> _Provided material_
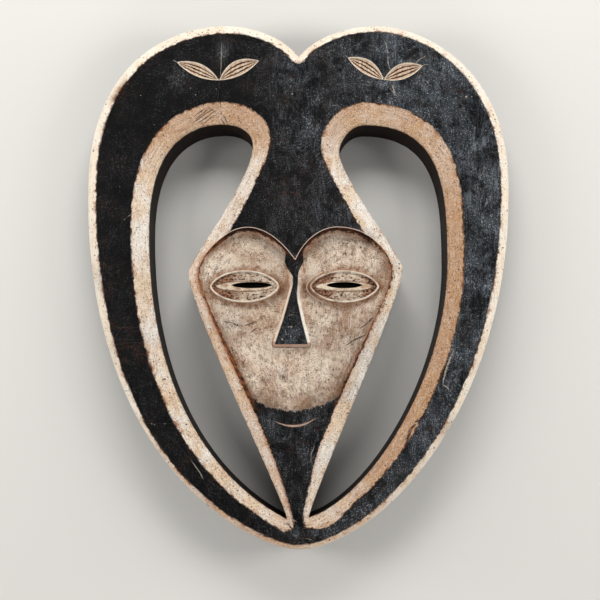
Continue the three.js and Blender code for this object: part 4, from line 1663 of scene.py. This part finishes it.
DARK_MARKS = (
    (-79.5, 203, -79, 172, 0.5, 0.4),
    (-107, 160, -86, 174, 0.5, 0.7),
    (-103, 160, -84, 172.5, -0.5, 0.6),
    (-105, 163, -90, 174.5, 0.3, 0.5),
    (-98, 158, -82, 169, 0.7, 0.4),
    (-106, 166, -95, 174, 0.4, 0.5),
    (-92, 176, -83, 170, 0.2, 0.4),
    (-76, 168, -72, 160, 0.3, 0.5),
    (-79, 165, -75, 158, 0.3, 0.5),
    (65, 43, 75, 35, 0.6, 1.0),
    (62, 45, 70, 42, 0.3, 0.7),
    # Painted shadow beside the chip's painted highlight.
    (150.5, -76, 140, -103, -1.6, 0.7),
    (-187, 182, -173, 200, 0.5, 1.1),
    (-184, 180, -176, 188, 0.3, 0.6),
    (-165, 1.2, -163, 0.5, 0.0, 1.0),
    (-11.5, -237.5, -3.4, -246.5, 0.3, 1.0),
    (51, -220, 85, -193, -1.2, 1.0),
    (58, -221, 78, -206, -0.6, 0.7),
    (-74, -41.5, -58, -47.5, 0.8, 0.7),
    (-56, -46.5, -39, -40, -0.8, 0.5),
    (-49, -55, -40, -48, 0.6, 0.6),
    (46, -66.5, 66.5, -55.5, 0.8, 0.8),
    (61, -49, 75, -37, -0.6, 0.6),
    (105, -162, 110.5, -147, 0.5, 1.4),
    (114, -141, 122.5, -135, -0.6, 1.6),
    (107, -151, 115, -143, 0.8, 1.2),
    (104, -158, 108, -154, -0.5, 1.0),
)


def marks(rows):
    """All the marks of one kind as one mask."""
    mask_value = 0.0
    for x0, y0, x1, y1, bend, width in rows:
        one = place(stroke, From_X=x0, From_Y=y0, To_X=x1, To_Y=y1, Bend=bend, Width=width,
                    Line=unsteady)["Mask"]
        mask_value = calc("MAXIMUM", mask_value, one)
    return mask_value


light_marks, dark_marks = marks(LIGHT_MARKS), marks(DARK_MARKS)
broken = stretch(crackle, 0.36, 0.52, 0.25, 1.0)
painted = over(times(dark_marks, broken, 0.85), painted, "20130d")
painted = over(times(light_marks, broken, 0.8), painted, "b9ad9d")
wire(painted, surface["Base Color"])
print("single marks:", len(LIGHT_MARKS), "light and", len(DARK_MARKS), "dark")

# %% Sheen and relief of the front
gloss = calc("MULTIPLY_ADD", white_mask, 0.3, stretch(mottle, 0.3, 0.7, 0.3, 0.5))
wire(gloss, surface["Roughness"])
wire(0.08, surface["Specular IOR Level"])
relief = calc("MULTIPLY", grain["Height"], 0.4)
relief = calc("MULTIPLY_ADD", white_mask, 0.15, relief)
relief = calc("MULTIPLY_ADD", calc("MAXIMUM", spots, lid_pits), -0.3, relief)
relief = calc("MULTIPLY_ADD", mottle, 0.9, relief)
relief = calc("MULTIPLY_ADD", speckle, 0.55, relief)
relief = calc("MULTIPLY_ADD", hairs, 0.12, relief)
relief = calc("MULTIPLY_ADD", calc("MAXIMUM", light_marks, dark_marks), -0.4, relief)
bump = add("ShaderNodeBump", {"Height": relief, "Distance": 1.6 * MM, "Strength": 1.0})
wire(bump.outputs[0], surface["Normal"])
count_nodes("the whole painted front")

# %% [markdown]
# ## Walls and back
#
# The walls were stained almost black. Thin white ran over the outer edge here and there. The back
# has no paint: old wood, dark from hands and smoke, lighter on the high ridges of the adze marks.

# %% Dark walls
SPILL_DEPTH = 1.0
edge_finish, surface = start_finish("stained walls")
grain = place(fibres, Contrast=1.0)
blotch = noise_at(16, 4, 0.6)
stained = over(stretch(blotch, 0.35, 0.7), "0c0604", "20120a")
stained = over(stretch(grain["Streaks"], 0.6, 1.0, 0, 0.4), stained, "392013")
above_spill = calc("SUBTRACT", SPILL_DEPTH, read("depth"))
wall_line = place(ragged)["Line"]
spill = place(frayed, Distance=above_spill, Line=wall_line, Raggedness=1.2, Feather=0.8)["Mask"]
near_rim = calc("LESS_THAN", read("rim_line"), 0.0)
stained = over(calc("MULTIPLY", spill, near_rim), stained, "c9ab86")
wire(stained, surface["Base Color"])
wire(0.62, surface["Roughness"])
wire(0.15, surface["Specular IOR Level"])
bump = add("ShaderNodeBump", {"Height": grain["Height"], "Distance": 0.4 * MM, "Strength": 0.8})
wire(bump.outputs[0], surface["Normal"])
count_nodes("stained walls")

# %% Bare back
rear, surface = start_finish("bare back")
grain = place(fibres, Contrast=1.2)
blotch = noise_at(40, 4, 0.6)
aged = over(grain["Streaks"], "4a2f1e", "7d563a")
aged = over(stretch(blotch, 0.35, 0.65, 0, 0.7), aged, "2e1c12")
dirt = place(pits, Spacing=7.0, Size=0.14, Share=0.4)["Mask"]
aged = over(dirt, aged, "160e0a")
wire(aged, surface["Base Color"])
wire(0.7, surface["Roughness"])
bump = add("ShaderNodeBump", {"Height": grain["Height"], "Distance": 0.5 * MM, "Strength": 0.9})
wire(bump.outputs[0], surface["Normal"])
count_nodes("bare back")
for finish_material in (front, edge_finish, rear):
    mesh.materials.append(finish_material)
print("finishes:", [m.name for m in mesh.materials])

# %% [markdown]
# ## Floor and light
#
# A plain pale floor and four big soft lights: one beyond the horns, which lights the mask from
# above as in a studio, one on each side, which pick out the bevels, and a weak one below the chin.

# %% Floor
FLOOR_HALF = 6.0
UNDER_MASK = 0.3 * MM
floor_mesh = bpy.data.meshes.new("floor")
corner_sides = ((-1, -1), (1, -1), (1, 1), (-1, 1))
corners = [(sx * FLOOR_HALF, sy * FLOOR_HALF, -UNDER_MASK) for sx, sy in corner_sides]
floor_mesh.from_pydata(corners, [], [(0, 1, 2, 3)])
floor = bpy.data.objects.new("floor", floor_mesh)
bpy.context.scene.collection.objects.link(floor)
paper, surface = start_finish("pale floor")
wire("d9d6d0", surface["Base Color"])
wire(0.8, surface["Roughness"])
floor_mesh.materials.append(paper)
print("floor:", 2 * FLOOR_HALF, "m wide")


# %% Lights
SKY = (0.95, 0.97, 1.0, 1)
SKY_STRENGTH = 0.12
MASK_MIDDLE = Vector((0, 0, 20)) * MM


def soft_light(name, place_mm, size, watts):
    """A rectangular lamp that faces the middle of the mask."""
    data = bpy.data.lights.new(name, "AREA")
    data.shape = "RECTANGLE"
    data.size, data.size_y = size
    data.energy = watts
    lamp = bpy.data.objects.new(name, data)
    lamp.location = Vector(place_mm) * MM
    toward = MASK_MIDDLE - lamp.location
    lamp.rotation_euler = toward.to_track_quat("-Z", "Y").to_euler()
    bpy.context.scene.collection.objects.link(lamp)


soft_light("light beyond the horns", (0, 1000, 760), (0.9, 0.5), 12)
soft_light("light on the left", (-1100, 50, 560), (0.4, 0.8), 8)
soft_light("light on the right", (1100, 50, 560), (0.4, 0.8), 8)
soft_light("light below the chin", (0, -1100, 560), (0.9, 0.4), 5.5)
world = bpy.data.worlds.new("world")
world.use_nodes = True
sky = world.node_tree.nodes["Background"].inputs
wire(SKY, sky["Color"])
wire(SKY_STRENGTH, sky["Strength"])
bpy.context.scene.world = world
# Colours come out as they were chosen, with no film look laid over them.
bpy.context.scene.view_settings.view_transform = "Standard"
print("lamps:", len(bpy.data.lights))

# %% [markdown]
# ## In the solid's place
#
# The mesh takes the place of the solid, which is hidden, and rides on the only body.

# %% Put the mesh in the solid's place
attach(mask, "root")
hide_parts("mask")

> _Task_
Where a line in the material contains "scene", copy that line.

> _Task output_
Continue the three.js and Blender code for this object: part 4, from line 1663 of scene.py. This part finishes it.
bpy.context.scene.collection.objects.link(floor)
    bpy.context.scene.collection.objects.link(lamp)
bpy.context.scene.world = world
bpy.context.scene.view_settings.view_transform = "Standard"